Greg Freemyer wrote:
But with most setups barriers work and the journal can be relied on. ext4 defaults to metadata journaling, but not data journalling.
---- That's the difference between write-back (data done after journaled and after return success to user) vs. write-through (data is written through to disk , synchronously with the journal (and /or before returning to user, depending on usage context). The read cache has other requirements. I constantly see: [sda] Write cache: enabled, read cache: disabled, doesn't support DPO or FUA on some of my disks on bootup.
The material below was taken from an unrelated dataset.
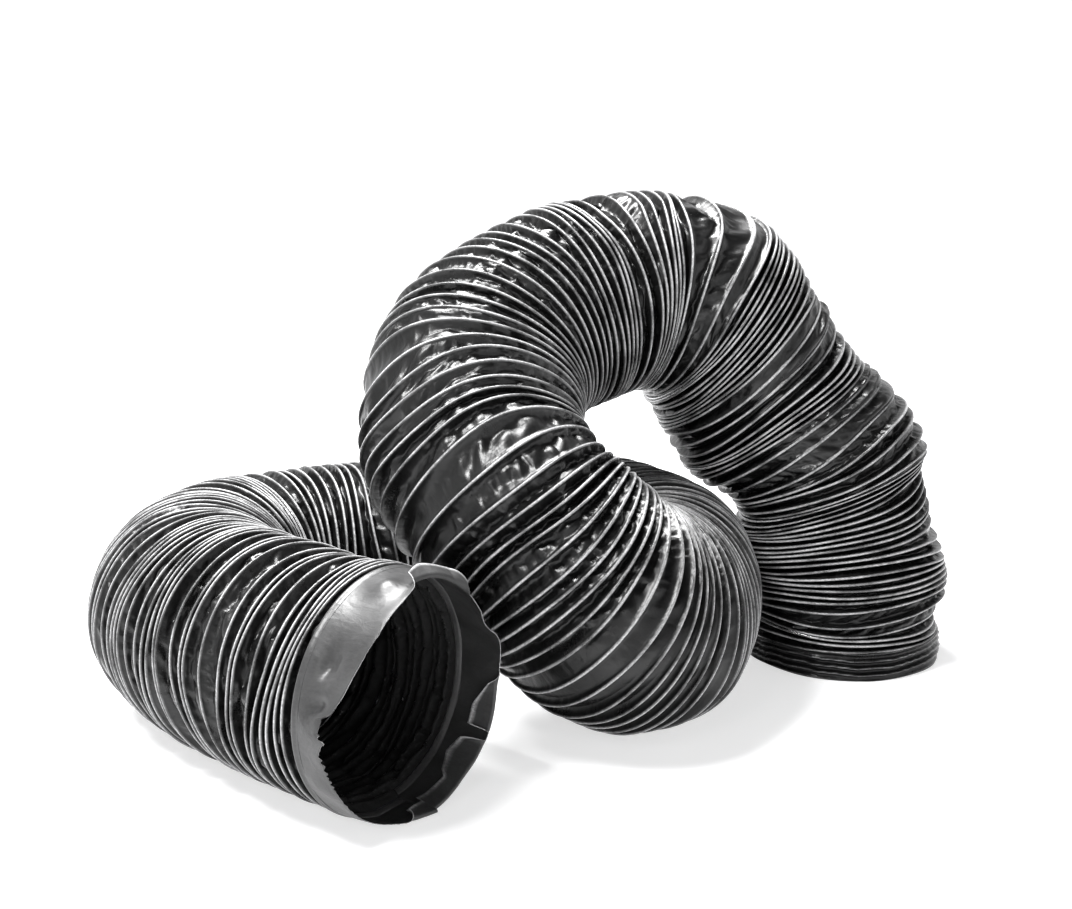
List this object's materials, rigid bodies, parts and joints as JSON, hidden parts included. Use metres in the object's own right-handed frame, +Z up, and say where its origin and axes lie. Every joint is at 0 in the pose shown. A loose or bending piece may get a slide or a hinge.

That means your filesystem structure is protected by barriers, but the content of your files is not. XFS for years was renowned for protecting files full of nulls for this reason.
I am pretty sure this wasn't the reason -- but had more to do with XFS's security requirement for Trusted Irix, which required, in-its-design, for files with "unwritten extents" to be marked as uninitialized -- so if they were mapped in the middle of a file, they'd be zero'd before being handed to the user. Conversely -- the opposite behavior, which wasn't as famous was seen on most other file systems -- having random garbage show up in a file -- that usually corresponded to a file fragment of some previously deleted file. Only in a minority of cases where such a file was a text file, would it be noted as "file data from a foreign file". Even then, unless it belongs to another user and contained something notable, someone might have thought it was text from one of their files that ended up as garbage in the middle of some other file...
That has been fixed in XFS as far as I know for 5+ years now.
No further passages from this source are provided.